When I was a young boy growing up at Andros in the 1940s and early 1950s, Stanyard Creek was deservedly referred to as the Garden of Andros, with a tranquil creek separating the West and East ridges. During high tide, as a young boy I was able to “throw my line out” from a cove known as “Pa Ben’s Landing” and catch broad shads, pogeys, snappers and other species of fish. The cove got its name because it was where a narrow track road through the property of my grandparents, Ben and Mabel Elliott, ended at the creek.

In my communications with Daphney Towns last year when I was preparing an article for the first Back to Angola Festival, I not only found out about her Stanyard Creek roots, but also that we are related. Although she was born and grew up in Nassau, during the summer Daphney would visit her grandmother, Lunette Riley, in Stanyard Creek, whose “house was right next to the school house,” Daphney recalls.

“I am related to Dickie Boy from the Western Ridge, and my mother was Margie Riley, your cousin Netta Riley’s daughter,” Daphney informed me.

The “Dickie Boy” she is referring to is Richard “Dickie Boy” Riley, whose family homestead was adjacent to the estate of my grandparents. Dickie Boy learned his trade as a carpenter from my father, Samuel Brown, who was considered to be one of the best carpenters in Andros during his era. In fact, in later years when I visited Stanyard Creek and spent time at a guest house and restaurant and bar that Dickie Boy had constructed on property next to where my father had built our family home, Dickie Boy would regale me with stories about what a great carpenter my father was.

Daphney Towns with her two daughters, Whitney Barnes (right) and Ebony Mackey.

Daphney moved to Bradenton, Florida, in the winter of 1992 to attend Gospel Crusade Christian Retreat School of Ministry in Bradenton. She met and married her first husband, the late Johnny Barnes, and she subsequently started Oaktree Community Outreach Inc., a non- profit organization. Eight years ago, she married her current husband Joseph Towns of Coleman, Florida.

“My husband and I were first introduced to the Manatee Mineral Springs by attending a prayer walk with Michell Tellone Skorski and her husband John Skorski and their team,” Daphney recalls. “We went there for a time of prayer and repentance. It was a great time of repentance, prayer, praise, worship and declaration on Sunday, April 23, 2017.”
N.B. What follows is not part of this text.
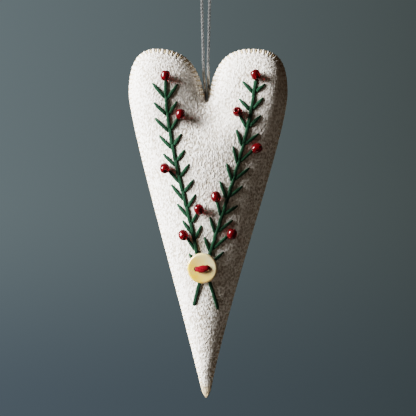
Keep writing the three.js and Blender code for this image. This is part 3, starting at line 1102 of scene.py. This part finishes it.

That introduction led to them finding out about the connection between Manatee and Red Bays. Although Stanyard Creek is located in Central Andros and Red Bays is the most northern settlement of Andros, once she became aware of the history of how Red Bays was first populated, it did not take long for Daphney to decide to popularize the history of how some 200 years ago when “people who had struggled for freedom in Florida were threatened with renewed enslavement” after Florida became a U.S. territory, as freelance writer Karen Willey noted in an article she wrote on the second annual Back to Angola festival.

“Some freedom seekers escaped Manatee and found haven in the Bahamas,” Willey wrote. “Excavations recently revealed traces of Angola, an early 19th century Maroon community on the Manatee River, which was destroyed during a violent raid in 1821. This discovery led to the site becoming the latest ‘stop’ on the National Underground Railroad. Angola is an important chapter in Florida’s history of peoples of African heritage.”

Wood-carver Wilton Russell

With the support of co-organizer Trudy Williams of Reflections of Manatee, Daphney was able to describe the second annual Back To Angola Festival 2019 as “an amazing weekend.”

On her Facebook page she posted a video with the following caption: “In this video some of the descendants from Red Bays Andros, known as the home of the Seminole Indians, and Standard Creek, Andros, known as the Garden of Andros, are demonstrating their skills at basket weaving, wood carving, garment making and singing. I am grateful to run my leg in this relay. Even the rain did not stop us on the last day.”

Daphney expressed special thanks to the Ministry of Tourism and Aviation (MOTA) for its sponsorship of the group that came from The Bahamas  — four persons from Red Bays and two from Nassau  — with travel, lodging and per-diem as well as  to the Florida Humanities Council, which gave a $5,000 grant to assist with the Festival.